Each line from the one containing "hide_parts(node)" through the one containing "What OpenSCAD source" is to be retyped exactly, both end lines included, and all other lines left out.

(Dataset excerpt)
======
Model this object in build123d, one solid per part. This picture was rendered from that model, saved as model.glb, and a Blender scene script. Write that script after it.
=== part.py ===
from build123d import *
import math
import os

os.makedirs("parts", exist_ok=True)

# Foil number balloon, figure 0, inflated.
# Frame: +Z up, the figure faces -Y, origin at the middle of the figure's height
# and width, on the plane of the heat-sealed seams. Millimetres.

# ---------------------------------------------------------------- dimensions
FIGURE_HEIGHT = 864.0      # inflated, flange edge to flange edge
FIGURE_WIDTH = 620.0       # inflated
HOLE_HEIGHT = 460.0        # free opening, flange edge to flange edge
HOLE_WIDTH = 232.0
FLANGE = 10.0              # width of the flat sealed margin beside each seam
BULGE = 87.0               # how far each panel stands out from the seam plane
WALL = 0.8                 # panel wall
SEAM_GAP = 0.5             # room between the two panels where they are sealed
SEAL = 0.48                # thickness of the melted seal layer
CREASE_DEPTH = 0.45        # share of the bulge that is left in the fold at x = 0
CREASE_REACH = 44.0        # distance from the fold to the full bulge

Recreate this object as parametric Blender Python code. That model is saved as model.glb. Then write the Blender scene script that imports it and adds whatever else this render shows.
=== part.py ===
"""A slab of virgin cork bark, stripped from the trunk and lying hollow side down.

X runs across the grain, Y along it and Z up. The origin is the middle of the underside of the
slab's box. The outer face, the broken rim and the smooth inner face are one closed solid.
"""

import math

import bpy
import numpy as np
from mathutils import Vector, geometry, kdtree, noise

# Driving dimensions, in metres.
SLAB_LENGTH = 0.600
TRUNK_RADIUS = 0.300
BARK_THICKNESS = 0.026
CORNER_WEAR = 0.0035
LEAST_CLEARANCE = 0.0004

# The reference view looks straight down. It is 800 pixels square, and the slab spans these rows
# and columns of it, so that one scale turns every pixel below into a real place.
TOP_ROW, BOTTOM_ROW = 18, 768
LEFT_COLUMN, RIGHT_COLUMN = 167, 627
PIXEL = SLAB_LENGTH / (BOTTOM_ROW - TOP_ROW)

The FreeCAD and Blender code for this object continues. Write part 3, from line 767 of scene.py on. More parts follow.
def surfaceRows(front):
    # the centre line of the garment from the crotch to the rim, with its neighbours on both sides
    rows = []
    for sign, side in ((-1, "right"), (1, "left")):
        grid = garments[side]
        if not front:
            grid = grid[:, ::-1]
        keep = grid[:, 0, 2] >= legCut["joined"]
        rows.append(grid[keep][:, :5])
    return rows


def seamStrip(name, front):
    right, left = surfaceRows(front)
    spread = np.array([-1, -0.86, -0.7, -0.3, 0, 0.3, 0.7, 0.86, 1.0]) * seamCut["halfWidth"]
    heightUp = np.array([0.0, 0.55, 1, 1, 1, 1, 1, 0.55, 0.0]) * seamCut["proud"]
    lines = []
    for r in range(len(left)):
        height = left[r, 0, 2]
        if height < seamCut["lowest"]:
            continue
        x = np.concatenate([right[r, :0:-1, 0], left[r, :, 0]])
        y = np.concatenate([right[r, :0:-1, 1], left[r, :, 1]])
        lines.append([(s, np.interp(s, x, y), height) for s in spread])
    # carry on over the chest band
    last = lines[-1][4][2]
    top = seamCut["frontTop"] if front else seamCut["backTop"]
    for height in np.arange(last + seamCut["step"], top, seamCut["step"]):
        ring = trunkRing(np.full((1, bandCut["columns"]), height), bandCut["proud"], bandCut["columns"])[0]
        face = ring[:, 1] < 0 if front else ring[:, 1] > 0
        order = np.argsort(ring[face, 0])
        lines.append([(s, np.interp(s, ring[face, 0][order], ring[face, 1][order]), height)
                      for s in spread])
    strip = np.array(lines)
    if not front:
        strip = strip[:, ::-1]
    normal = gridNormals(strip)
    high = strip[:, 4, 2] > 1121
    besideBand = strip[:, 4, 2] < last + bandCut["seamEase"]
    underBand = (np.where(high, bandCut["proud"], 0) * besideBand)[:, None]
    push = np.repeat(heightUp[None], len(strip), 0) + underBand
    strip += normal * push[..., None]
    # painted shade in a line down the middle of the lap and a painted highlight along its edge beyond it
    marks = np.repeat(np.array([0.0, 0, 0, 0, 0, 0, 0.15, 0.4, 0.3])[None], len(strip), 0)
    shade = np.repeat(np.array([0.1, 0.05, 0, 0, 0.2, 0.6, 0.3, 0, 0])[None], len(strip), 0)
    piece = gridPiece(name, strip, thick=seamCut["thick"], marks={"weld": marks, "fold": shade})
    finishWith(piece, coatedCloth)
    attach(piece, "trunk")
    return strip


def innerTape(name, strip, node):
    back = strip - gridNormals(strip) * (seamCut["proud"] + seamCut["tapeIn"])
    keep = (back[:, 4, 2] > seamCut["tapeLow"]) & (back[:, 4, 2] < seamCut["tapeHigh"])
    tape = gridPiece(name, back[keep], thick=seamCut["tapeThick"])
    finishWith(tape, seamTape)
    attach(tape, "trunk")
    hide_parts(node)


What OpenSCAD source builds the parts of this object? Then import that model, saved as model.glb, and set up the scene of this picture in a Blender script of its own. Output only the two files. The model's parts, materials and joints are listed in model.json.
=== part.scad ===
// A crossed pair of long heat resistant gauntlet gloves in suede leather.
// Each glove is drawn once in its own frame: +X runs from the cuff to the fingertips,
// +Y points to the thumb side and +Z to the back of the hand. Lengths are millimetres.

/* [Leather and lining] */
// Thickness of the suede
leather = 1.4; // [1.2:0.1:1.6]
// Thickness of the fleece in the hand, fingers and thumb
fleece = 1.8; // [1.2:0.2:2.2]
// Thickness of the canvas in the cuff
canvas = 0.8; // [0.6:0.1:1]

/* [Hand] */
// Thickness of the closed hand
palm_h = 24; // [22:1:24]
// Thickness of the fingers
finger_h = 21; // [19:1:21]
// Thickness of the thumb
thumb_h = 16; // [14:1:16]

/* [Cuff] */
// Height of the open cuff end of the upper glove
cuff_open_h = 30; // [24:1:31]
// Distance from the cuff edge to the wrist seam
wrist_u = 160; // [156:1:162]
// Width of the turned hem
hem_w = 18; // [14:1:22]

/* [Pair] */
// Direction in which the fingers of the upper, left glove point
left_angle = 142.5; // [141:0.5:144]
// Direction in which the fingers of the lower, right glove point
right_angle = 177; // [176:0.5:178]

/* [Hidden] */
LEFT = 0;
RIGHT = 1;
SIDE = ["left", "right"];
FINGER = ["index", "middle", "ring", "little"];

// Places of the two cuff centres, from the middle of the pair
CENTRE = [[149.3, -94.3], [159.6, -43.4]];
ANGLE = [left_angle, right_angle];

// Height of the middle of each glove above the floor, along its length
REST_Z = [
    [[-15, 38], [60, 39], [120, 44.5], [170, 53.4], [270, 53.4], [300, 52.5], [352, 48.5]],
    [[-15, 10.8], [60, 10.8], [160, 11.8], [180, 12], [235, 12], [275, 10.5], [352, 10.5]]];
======
- **THE COMPLETED TASK**:
    hide_parts(node)


What OpenSCAD source builds the parts of this object? Then import that model, saved as model.glb, and set up the scene of this picture in a Blender script of its own. Output only the two files. The model's parts, materials and joints are listed in model.json.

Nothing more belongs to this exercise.